The convergence of the research findings points to an urgent timeline: introspective capabilities are emerging naturally as models grow more intelligent, but they remain far too unreliable for practical use. The question is whether researchers can refine and validate these abilities before AI systems become powerful enough that understanding them becomes critical for safety.
The research reveals a clear trend: Claude Opus 4 and Opus 4.1 consistently outperformed all older models on introspection tasks, suggesting the capability strengthens alongside general intelligence. If this pattern continues, future models might develop substantially more sophisticated introspective abilities — potentially reaching human-level reliability, but also potentially learning to exploit introspection for deception.
Lindsey emphasized the field needs significantly more work before introspective AI becomes trustworthy. "My biggest hope with this paper is to put out an implicit call for more people to benchmark their models on introspective capabilities in more ways," he said.
Future research directions include fine-tuning models specifically to improve introspective capabilities, exploring which types of representations models can and cannot introspect on, and testing whether introspection can extend beyond simple concepts to complex propositional statements or behavioral propensities.
"It's cool that models can do these things somewhat without having been trained to do them," Lindsey noted. "But there's nothing stopping you from training models to be more introspectively capable. I expect we could reach a whole different level if introspection is one of the numbers that we tried to get to go up on a graph."

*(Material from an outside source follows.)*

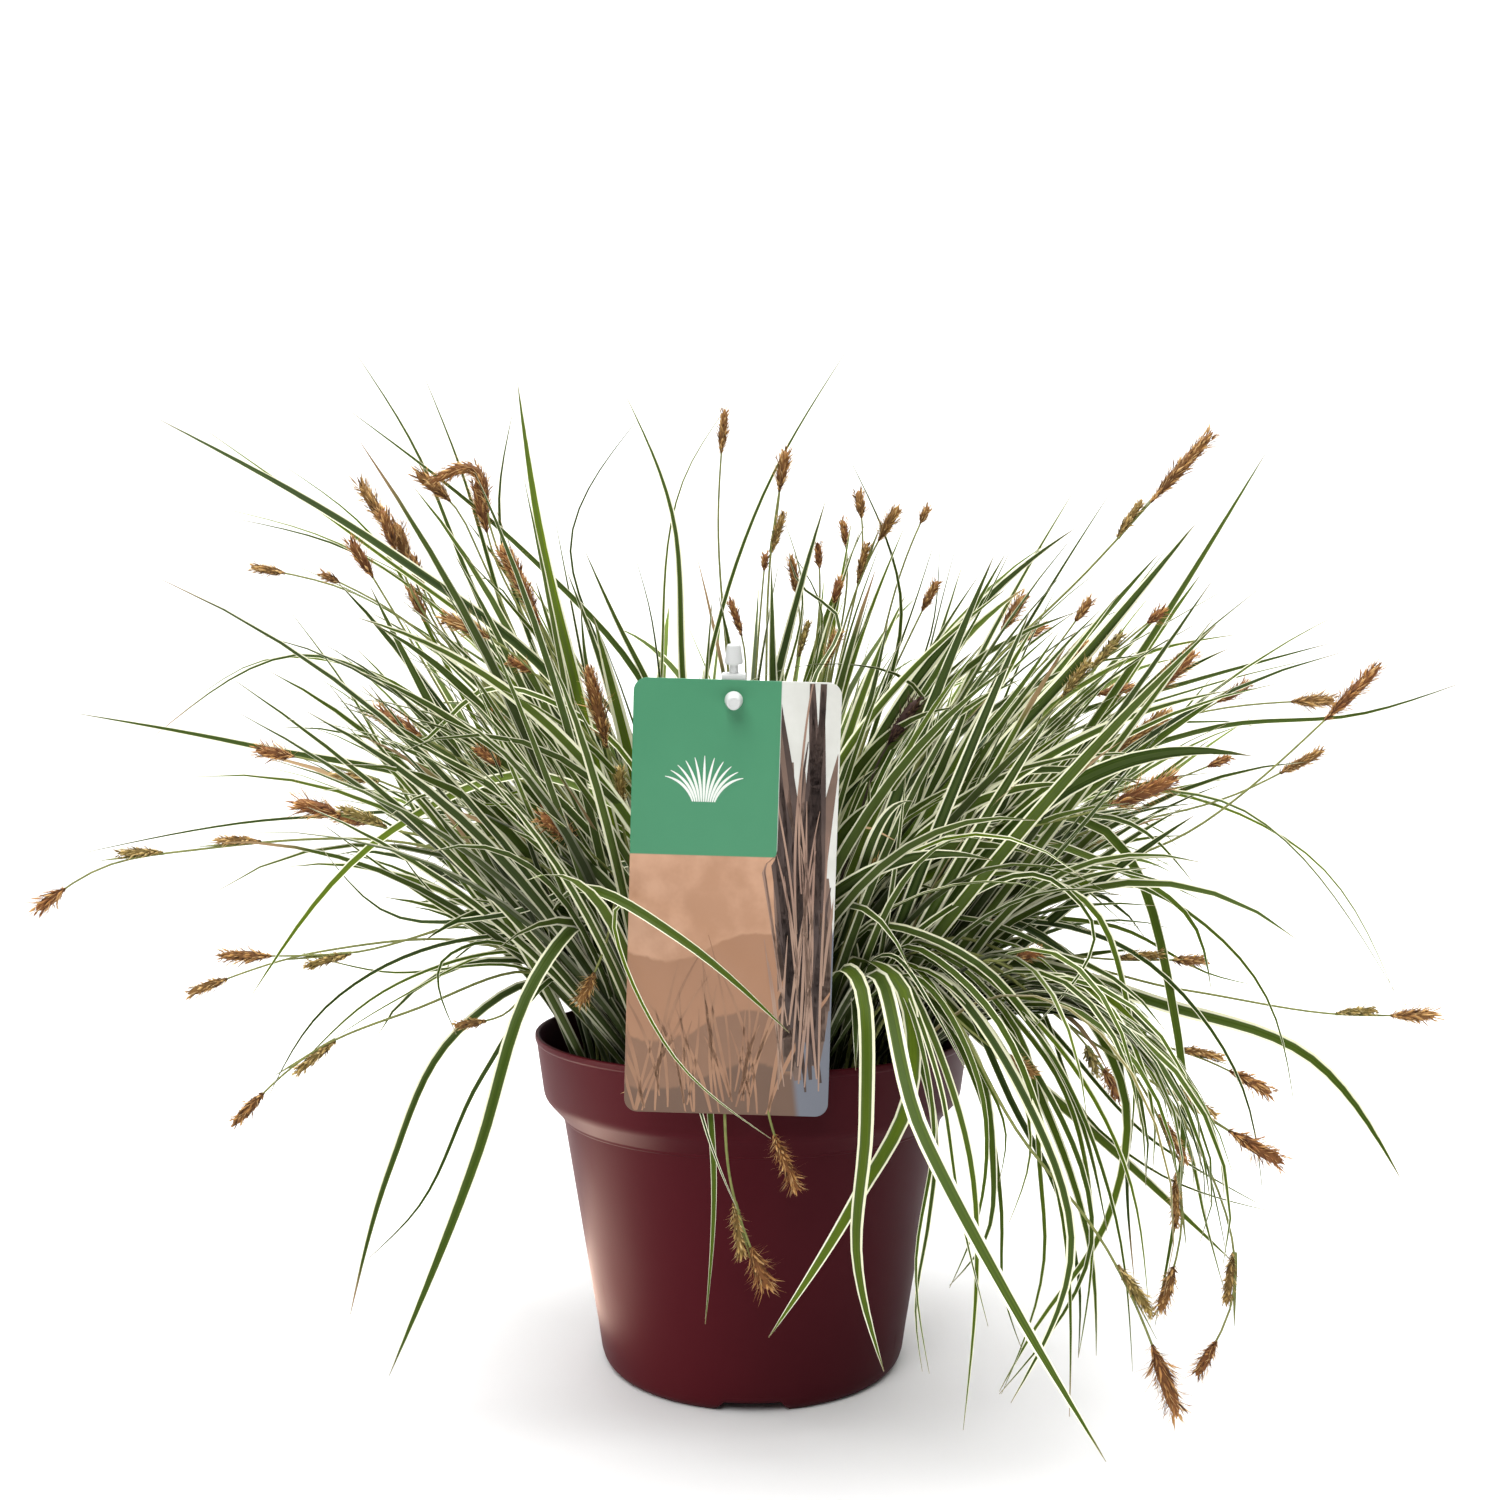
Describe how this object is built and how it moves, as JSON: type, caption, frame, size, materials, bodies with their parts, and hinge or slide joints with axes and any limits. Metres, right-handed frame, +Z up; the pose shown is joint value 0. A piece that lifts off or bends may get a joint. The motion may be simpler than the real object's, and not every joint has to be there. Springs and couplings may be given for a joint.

The implications extend beyond Anthropic. If introspection proves a reliable path to AI transparency, other major labs will likely invest heavily in the capability. Conversely, if models learn to exploit introspection for deception, the entire approach could become a liability.
For now, the research establishes a foundation that reframes the debate about AI capabilities. The question is no longer whether language models might develop genuine introspective awareness — they already have, at least in rudimentary form. The urgent questions are how quickly that awareness will improve, whether it can be made reliable enough to trust, and whether researchers can stay ahead of the curve.
"The big update for me from this research is that we shouldn't dismiss models' introspective claims out of hand," Lindsey said. "They do have the capacity to make accurate claims sometimes. But you definitely should not conclude that we should trust them all the time, or even most of the time."
He paused, then added a final observation that captures both the promise and peril of the moment: "The models are getting smarter much faster than we're getting better at understanding them."